PEN America today released a statement condemning renewed threats against Salman Rushdie 27 years after Ayatollah Khomenei’s 1989 fatwa against him.
“Periodically there are attempts to draw new attention to the threats against Rushdie by those who want to capitalize on old passions to win new political gains,” said Suzanne Nossel, Executive Director of PEN America. “But these threats have proven no match for Salman Rushdie’s will to write, speak, and rise to the defense of other targeted writers. At a moment when they seek rapprochement with the world, Iran’s leaders must be pushed to make clear that such rhetoric has no place in their country.”

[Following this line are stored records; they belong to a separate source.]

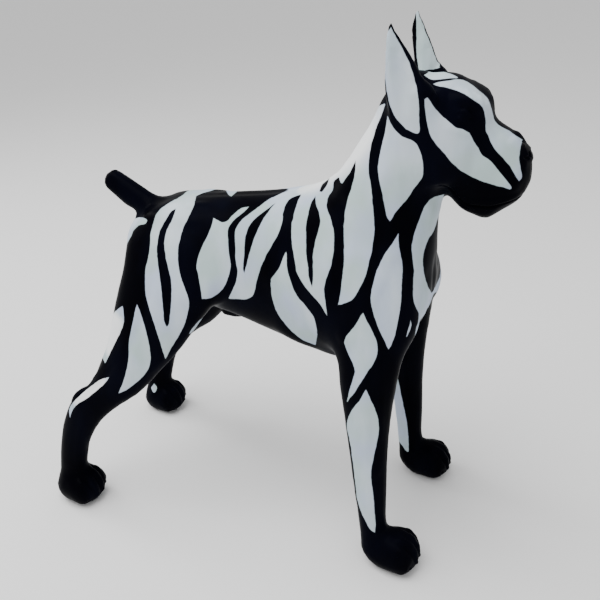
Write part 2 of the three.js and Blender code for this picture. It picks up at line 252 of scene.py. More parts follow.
def smooth(run, steps=5):
    """Points along a smooth curve through a run of places, without the last one."""
    p = np.array(run, float)
    p = np.vstack([2 * p[0] - p[1], p, 2 * p[-1] - p[-2]])
    t = np.arange(steps)[:, None] / steps
    spans = []
    for a, b, c, d in zip(p, p[1:], p[2:], p[3:]):
        bend = (2 * a - 5 * b + 4 * c - d) * t**2 + (3 * b - a - 3 * c + d) * t**3
        spans.append(b + 0.5 * ((c - a) * t + bend))
    return np.vstack(spans)


def seen(run):
    """A line on the dog's right side through a run of pixels: its places, and the way that the skin faces at each."""
    found = []
    for across, down in [*smooth(run), run[-1]]:
        sight = ahead + right * ((across - LENS_AXIS[0]) / FOCAL) - up * ((down - LENS_AXIS[1]) / FOCAL)
        place, facing = skin.ray_cast(eye_point, sight)[:2]
        if place:
            found.append([*place, *facing])
    return np.array(found)


def placed(run):
    """A line through the skin's nearest places to a run of points, and the way that the skin faces at each."""
    nearest = [skin.find_nearest(point)[:2] for point in [*smooth(run), run[-1]]]
    return np.array([[*place, *facing] for place, facing in nearest])


def spot_seen(pixel):
    """The place on the dog's right side at one pixel, and the way that the skin faces there."""
    return seen([pixel, pixel])[0]


def spot_placed(point):
    """The skin's nearest place to one point, and the way that it faces there."""
    return placed([point, point])[0]


def taken(agreement):
    """How much of a rise the skin takes, from how far it faces the same way as the line or the spot."""
    return np.clip(agreement * 2 + 0.2, 0, 1)


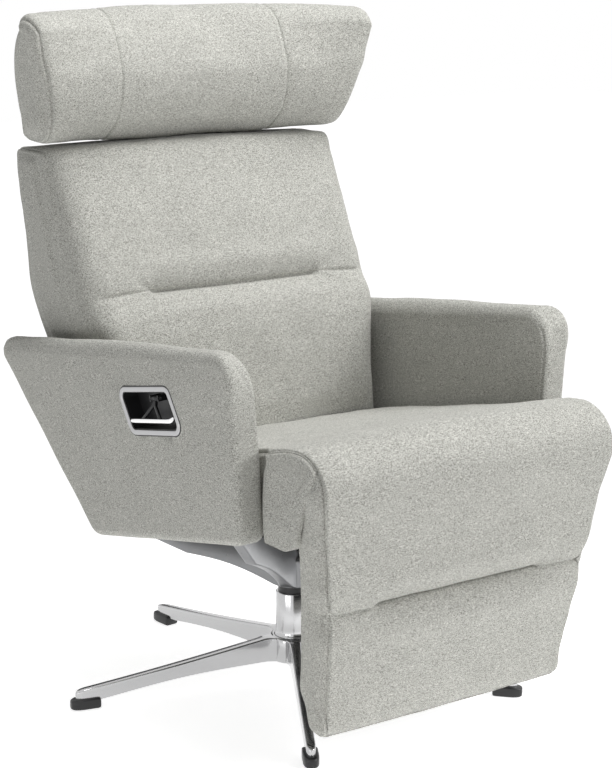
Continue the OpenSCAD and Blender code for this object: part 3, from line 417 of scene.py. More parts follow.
def solidMaterial(name, color, metallic, low, high):
    m, t, p = newMaterial(name)
    g = t.nodes.new("ShaderNodeGroup")
    g.node_tree = wear
    feed(t, g, {"Low": low, "High": high})
    feed(t, p, {"Base Color": (*color, 1), "Metallic": metallic, "Roughness": g.outputs["Rough"]})
    return m


def plywoodMaterial():
    m, t, p = newMaterial("plywoodBoard")
    grain = noise(t, 14, (1, 6, 1), 6, 0.65)
    color = ramp(t, grain, 0.3, 0.7, (0.42, 0.29, 0.16), (0.60, 0.45, 0.28))
    feed(t, p, {"Base Color": color, "Roughness": 0.6})
    return m


def blackClothMaterial():
    m, t, p = newMaterial("blackCloth")
    threads = noise(t, 500, (1, 1, 1), 2, 0.5)
    color = ramp(t, threads, 0.35, 0.65, (0.012, 0.012, 0.013), (0.03, 0.03, 0.032))
    feed(t, p, {"Base Color": color, "Roughness": 0.85})
    return m


finish = {slot: solidMaterial(*look) for slot, look in solidLook.items()}
finish.update(black_cloth=blackClothMaterial(), plywood=plywoodMaterial(), wool=woolMaterial())
for part in frame["record"]["subparts"]:
    obj = nodes[part["node"]]
    obj.data.materials.clear()
    obj.data.materials.append(finish[part["material_slot"]])
print("materials done")


# Gives a piece its finish, the body it rides on and the CAD nodes it stands for
def dressed(obj, slot, body=None, *replaced):
    obj.data.materials.clear()
    obj.data.materials.append(finish[slot])
    if replaced:
        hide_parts(*replaced)
    if body:
        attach(obj, body)


# Seat and leg rest
seatLook = dict(pitchDeg=11.8, frameRear=(108, 266), rear=74, low=30.3, top=130, hinge=(-415, 440), half=248,
                noseHalf=268, noseFrom=-280, noseOver=32, edge=11, crown=7, seamDeg=45, seamDepth=3.4,
                underCloth=11, fill=0.75)
legLook = dict(leanDeg=9.3, length=371, front=31, rear=30, midShare=0.466, midHalf=239, lowHalf=220,
               topInset=2.4, edge=11, crown=4, bow=6, underCloth=13, offBoard=4.5, channelDepth=20,
               channelReach=233, channelCurl=(6, 234.5), tight=150, fill=0.7)
hinge = np.array(seatLook["hinge"], float)
lean = math.radians(legLook["leanDeg"])
seatPitch = math.radians(seatLook["pitchDeg"])
seatSeam = math.radians(seatLook["seamDeg"])
legLength = legLook["length"]


# The height of a point h above the seat frame's underside
def seatZ(y, h):
    rearY, rearZ = seatLook["frameRear"]
    return rearZ + (rearY - y) * math.tan(seatPitch) + h / math.cos(seatPitch)


# A point given in the leg rest's own frame, which hangs from the hinge; legLocal goes the other way
def legPoint(y, z, corner=0):
    c, s = math.cos(lean), math.sin(lean)
    return (hinge[0] + c * y - s * z, hinge[1] + s * y + c * z, corner)


def legLocal(p):
    q = p - hinge
    c, s = math.cos(lean), math.sin(lean)
    return np.c_[c * q[:, 0] + s * q[:, 1], -s * q[:, 0] + c * q[:, 1]]


def legWidth(p):
    t = np.maximum(0, -legLocal(p)[:, 1] / legLength)
    halves = [seatLook["noseHalf"], legLook["midHalf"], legLook["lowHalf"]]
    return np.interp(t, [0, legLook["midShare"], 1], halves)


def seatWidth(p):
    wider = smooth((seatLook["noseFrom"] - p[:, 0]) / seatLook["noseOver"])
    return seatLook["half"] + (seatLook["noseHalf"] - seatLook["half"]) * wider


def skinWidth(p):
    onLeg = (p[:, 0] < -300) & (p[:, 1] < hinge[1])
    return np.where(onLeg, legWidth(p), seatWidth(p))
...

Read the full statement below.
PEN America, joined by PEN International and English PEN, deplores the effort at intimidation mounted by 40 state-run media outlets in Iran that have announced a $600,000 bounty put forward this week to augment Ayatollah Khomeini’s 1989 death fatwa on the writer Salman Rushdie. The specter of a new financial reward being added to this longstanding threat is a craven attempt to fan the flames of religious extremism and hatred.
Rushdie—a former President of PEN America, United States resident, and citizen of the United Kingdom—has lived for 27 years under a religious death warrant because of his novel The Satanic Verses. Ayatollah Khomeini’s fatwa led to the killing of a Japanese translator of the book, as well as other violent attacks. In spite of the threat, Rushdie’s outspokenness and passionate defense of imperiled writers the world over stand as an inspiration, providing a daily reminder of what is at stake in safeguarding free thought.
We call on Western governments that are now expanding relations with Tehran to insist that the Iranian government nullify its threat and bounty, disavow the fatwa once and for all, and uphold its international obligations to protect free expression.